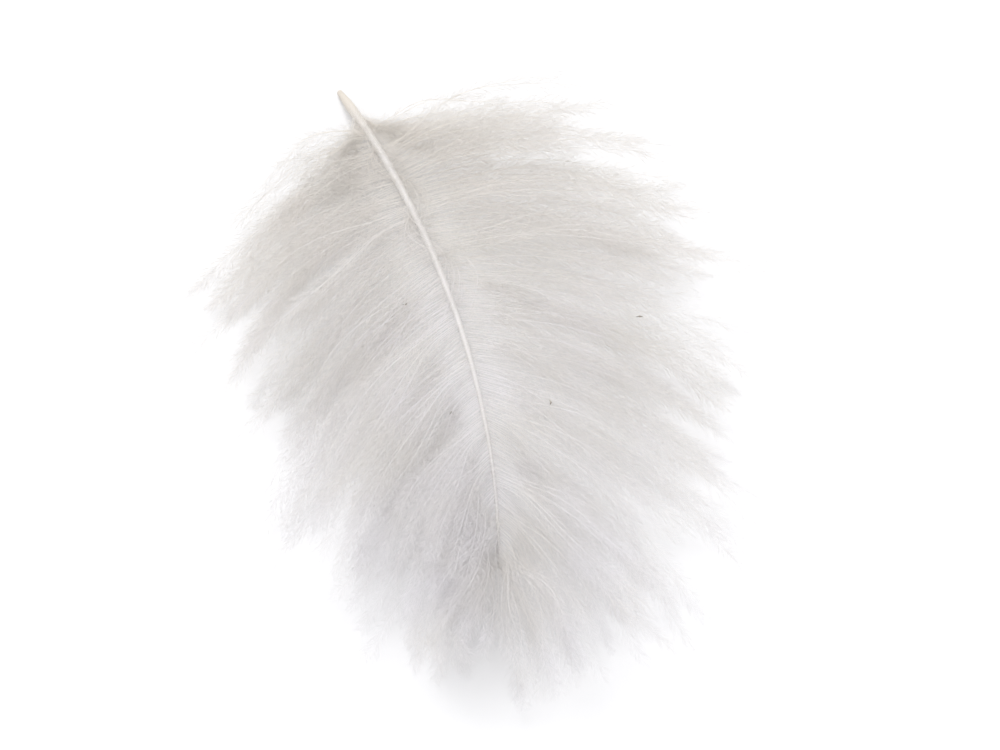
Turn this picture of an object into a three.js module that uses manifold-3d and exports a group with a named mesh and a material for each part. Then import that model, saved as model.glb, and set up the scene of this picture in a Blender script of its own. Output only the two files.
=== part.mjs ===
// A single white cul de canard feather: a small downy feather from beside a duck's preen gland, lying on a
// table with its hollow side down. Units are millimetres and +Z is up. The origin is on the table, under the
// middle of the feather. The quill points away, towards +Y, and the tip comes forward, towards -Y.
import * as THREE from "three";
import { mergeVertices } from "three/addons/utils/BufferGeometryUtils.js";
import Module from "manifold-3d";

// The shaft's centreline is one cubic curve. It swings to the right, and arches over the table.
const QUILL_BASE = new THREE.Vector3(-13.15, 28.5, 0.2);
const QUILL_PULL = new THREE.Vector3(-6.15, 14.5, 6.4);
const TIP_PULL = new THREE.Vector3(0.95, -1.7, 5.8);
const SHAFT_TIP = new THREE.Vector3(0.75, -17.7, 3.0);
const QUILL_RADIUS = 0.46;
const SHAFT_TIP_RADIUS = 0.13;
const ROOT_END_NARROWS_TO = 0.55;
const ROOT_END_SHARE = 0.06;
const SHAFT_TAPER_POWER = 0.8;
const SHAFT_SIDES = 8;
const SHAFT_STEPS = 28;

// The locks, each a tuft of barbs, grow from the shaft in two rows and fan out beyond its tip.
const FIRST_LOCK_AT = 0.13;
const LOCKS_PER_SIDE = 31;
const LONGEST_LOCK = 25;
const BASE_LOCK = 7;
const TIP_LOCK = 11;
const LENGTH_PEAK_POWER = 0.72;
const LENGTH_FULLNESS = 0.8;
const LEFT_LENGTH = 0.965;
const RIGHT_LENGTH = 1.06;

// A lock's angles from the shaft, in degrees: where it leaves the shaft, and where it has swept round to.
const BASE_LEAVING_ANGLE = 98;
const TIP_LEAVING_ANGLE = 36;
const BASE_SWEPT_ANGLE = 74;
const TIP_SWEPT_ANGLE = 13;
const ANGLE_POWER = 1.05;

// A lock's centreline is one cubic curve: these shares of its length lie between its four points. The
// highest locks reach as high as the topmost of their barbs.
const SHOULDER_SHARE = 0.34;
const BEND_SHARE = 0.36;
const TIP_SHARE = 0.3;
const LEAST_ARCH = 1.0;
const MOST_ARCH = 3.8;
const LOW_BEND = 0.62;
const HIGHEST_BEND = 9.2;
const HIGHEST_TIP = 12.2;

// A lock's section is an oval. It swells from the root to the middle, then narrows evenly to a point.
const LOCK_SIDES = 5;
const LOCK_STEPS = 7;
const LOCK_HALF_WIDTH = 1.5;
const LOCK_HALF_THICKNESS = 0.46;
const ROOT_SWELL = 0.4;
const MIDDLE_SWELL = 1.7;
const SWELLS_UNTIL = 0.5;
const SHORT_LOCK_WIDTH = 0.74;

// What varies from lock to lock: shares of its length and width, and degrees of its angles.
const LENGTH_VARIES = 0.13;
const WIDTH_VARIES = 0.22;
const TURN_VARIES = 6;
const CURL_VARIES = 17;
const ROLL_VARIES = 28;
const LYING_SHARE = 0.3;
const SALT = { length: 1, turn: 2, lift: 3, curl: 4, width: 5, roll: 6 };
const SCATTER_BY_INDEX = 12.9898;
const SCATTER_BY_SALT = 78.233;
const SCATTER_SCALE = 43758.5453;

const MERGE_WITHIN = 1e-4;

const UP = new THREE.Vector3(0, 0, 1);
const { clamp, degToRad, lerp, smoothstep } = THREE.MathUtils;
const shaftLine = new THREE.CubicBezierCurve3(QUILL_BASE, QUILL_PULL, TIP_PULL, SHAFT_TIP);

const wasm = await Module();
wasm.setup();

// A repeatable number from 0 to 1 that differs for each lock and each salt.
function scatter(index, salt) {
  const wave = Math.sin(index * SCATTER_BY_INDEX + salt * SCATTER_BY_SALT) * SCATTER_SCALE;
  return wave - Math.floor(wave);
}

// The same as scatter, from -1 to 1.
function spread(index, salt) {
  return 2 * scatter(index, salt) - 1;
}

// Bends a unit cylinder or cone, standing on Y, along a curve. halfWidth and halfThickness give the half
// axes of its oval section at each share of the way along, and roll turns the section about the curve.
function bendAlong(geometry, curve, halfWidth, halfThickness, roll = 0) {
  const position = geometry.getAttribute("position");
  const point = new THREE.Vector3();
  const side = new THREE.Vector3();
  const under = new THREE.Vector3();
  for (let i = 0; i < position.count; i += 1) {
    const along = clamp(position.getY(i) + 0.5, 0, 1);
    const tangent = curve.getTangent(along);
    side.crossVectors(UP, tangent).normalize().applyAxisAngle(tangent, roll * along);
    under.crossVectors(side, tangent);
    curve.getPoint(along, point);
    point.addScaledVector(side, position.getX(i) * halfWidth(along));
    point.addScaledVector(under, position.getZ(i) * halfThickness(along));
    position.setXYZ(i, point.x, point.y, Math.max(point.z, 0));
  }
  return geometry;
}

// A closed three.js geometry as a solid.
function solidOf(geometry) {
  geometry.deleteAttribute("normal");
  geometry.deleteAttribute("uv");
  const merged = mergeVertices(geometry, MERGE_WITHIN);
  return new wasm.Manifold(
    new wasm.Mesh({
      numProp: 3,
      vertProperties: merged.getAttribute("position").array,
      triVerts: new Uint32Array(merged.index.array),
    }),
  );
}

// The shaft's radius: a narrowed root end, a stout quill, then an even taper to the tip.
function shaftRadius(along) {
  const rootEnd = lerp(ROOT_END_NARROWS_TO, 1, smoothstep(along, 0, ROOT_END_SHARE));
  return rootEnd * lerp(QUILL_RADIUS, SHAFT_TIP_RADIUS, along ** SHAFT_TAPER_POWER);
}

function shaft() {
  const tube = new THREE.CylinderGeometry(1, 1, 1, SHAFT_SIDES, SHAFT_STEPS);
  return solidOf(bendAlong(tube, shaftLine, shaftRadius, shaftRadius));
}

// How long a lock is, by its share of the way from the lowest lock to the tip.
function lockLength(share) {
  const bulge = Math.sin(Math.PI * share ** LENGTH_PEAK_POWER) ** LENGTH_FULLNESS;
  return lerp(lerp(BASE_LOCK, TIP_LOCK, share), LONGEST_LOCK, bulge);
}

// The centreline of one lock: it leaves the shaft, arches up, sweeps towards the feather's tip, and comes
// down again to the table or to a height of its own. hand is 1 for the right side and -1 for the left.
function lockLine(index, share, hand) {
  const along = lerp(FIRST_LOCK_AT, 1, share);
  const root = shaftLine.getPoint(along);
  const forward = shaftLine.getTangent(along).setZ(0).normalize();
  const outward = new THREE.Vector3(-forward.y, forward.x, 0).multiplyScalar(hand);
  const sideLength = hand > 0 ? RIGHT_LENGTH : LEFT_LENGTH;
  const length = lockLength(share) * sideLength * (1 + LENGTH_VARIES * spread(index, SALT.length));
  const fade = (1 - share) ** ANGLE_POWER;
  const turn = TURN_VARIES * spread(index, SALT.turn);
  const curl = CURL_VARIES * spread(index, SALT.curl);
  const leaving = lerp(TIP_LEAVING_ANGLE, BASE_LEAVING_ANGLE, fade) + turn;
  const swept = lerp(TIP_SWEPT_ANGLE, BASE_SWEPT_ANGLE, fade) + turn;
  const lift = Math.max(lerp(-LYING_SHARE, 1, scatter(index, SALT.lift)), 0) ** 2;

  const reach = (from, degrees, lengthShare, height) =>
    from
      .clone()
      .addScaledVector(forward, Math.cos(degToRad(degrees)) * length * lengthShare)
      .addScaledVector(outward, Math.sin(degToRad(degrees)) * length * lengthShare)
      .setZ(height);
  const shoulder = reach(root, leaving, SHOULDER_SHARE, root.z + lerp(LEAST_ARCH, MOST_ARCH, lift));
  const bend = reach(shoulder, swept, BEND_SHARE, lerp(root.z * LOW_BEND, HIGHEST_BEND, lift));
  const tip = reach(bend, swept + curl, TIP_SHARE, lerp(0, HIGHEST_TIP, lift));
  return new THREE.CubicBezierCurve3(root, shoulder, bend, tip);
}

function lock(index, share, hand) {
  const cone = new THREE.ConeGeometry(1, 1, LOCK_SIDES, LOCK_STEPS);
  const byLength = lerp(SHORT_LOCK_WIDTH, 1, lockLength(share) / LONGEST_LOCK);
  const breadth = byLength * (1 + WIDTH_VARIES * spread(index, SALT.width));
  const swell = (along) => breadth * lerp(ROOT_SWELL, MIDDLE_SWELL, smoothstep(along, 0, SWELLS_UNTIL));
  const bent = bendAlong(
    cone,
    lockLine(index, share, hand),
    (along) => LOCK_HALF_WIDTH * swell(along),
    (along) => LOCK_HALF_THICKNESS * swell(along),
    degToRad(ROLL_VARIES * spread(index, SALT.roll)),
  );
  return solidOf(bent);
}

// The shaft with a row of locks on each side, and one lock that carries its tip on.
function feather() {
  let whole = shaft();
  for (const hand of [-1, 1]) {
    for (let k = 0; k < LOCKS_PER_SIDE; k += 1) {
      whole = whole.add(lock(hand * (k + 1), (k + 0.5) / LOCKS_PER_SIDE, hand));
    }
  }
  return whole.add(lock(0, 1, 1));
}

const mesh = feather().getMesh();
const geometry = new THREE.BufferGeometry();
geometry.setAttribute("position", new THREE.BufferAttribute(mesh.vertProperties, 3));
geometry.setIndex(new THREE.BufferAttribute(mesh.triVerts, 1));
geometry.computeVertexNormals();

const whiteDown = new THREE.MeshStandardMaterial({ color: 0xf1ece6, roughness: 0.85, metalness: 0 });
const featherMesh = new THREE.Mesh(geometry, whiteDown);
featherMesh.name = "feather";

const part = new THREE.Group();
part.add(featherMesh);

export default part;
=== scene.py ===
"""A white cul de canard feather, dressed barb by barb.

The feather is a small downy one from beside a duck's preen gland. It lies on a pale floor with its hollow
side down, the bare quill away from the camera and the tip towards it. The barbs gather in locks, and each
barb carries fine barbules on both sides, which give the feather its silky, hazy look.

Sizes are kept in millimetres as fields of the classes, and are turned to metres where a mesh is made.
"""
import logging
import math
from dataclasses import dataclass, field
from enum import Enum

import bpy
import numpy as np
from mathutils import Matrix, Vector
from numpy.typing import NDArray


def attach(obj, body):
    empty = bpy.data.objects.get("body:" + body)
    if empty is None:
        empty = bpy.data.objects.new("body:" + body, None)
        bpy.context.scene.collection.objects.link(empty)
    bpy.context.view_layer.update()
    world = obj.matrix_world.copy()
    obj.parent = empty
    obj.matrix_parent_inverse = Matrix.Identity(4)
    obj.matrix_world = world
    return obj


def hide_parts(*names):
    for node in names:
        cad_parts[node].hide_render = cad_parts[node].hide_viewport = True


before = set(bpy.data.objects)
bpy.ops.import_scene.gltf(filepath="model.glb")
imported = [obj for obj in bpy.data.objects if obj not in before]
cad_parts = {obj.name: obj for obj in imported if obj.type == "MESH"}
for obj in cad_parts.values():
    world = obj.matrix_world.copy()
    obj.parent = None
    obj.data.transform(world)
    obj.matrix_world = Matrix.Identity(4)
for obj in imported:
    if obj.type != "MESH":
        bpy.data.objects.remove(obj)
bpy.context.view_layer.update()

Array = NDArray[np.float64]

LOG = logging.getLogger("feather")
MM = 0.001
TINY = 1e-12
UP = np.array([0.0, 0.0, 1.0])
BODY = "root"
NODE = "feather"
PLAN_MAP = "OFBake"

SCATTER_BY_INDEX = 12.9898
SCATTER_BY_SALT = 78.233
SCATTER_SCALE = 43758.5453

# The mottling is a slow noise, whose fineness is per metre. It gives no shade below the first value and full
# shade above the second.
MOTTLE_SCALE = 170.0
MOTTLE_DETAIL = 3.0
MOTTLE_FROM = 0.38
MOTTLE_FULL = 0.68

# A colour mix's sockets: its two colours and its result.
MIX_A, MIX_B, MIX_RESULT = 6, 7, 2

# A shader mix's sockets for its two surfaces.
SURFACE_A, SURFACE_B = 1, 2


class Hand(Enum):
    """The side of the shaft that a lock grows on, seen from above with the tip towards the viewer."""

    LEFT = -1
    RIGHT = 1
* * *
Print only the lines that run from the start of the listing to the line bearing "import Module from"; please keep the first line and that last one, exactly as they appear.

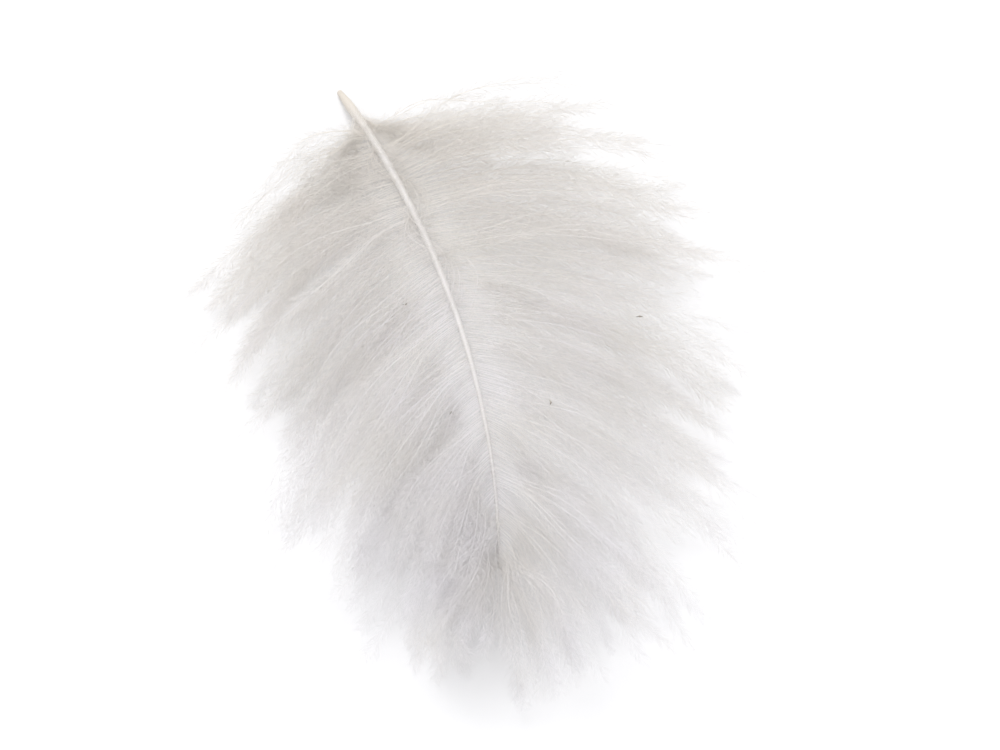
Turn this picture of an object into a three.js module that uses manifold-3d and exports a group with a named mesh and a material for each part. Then import that model, saved as model.glb, and set up the scene of this picture in a Blender script of its own. Output only the two files.
=== part.mjs ===
// A single white cul de canard feather: a small downy feather from beside a duck's preen gland, lying on a
// table with its hollow side down. Units are millimetres and +Z is up. The origin is on the table, under the
// middle of the feather. The quill points away, towards +Y, and the tip comes forward, towards -Y.
import * as THREE from "three";
import { mergeVertices } from "three/addons/utils/BufferGeometryUtils.js";
import Module from "manifold-3d";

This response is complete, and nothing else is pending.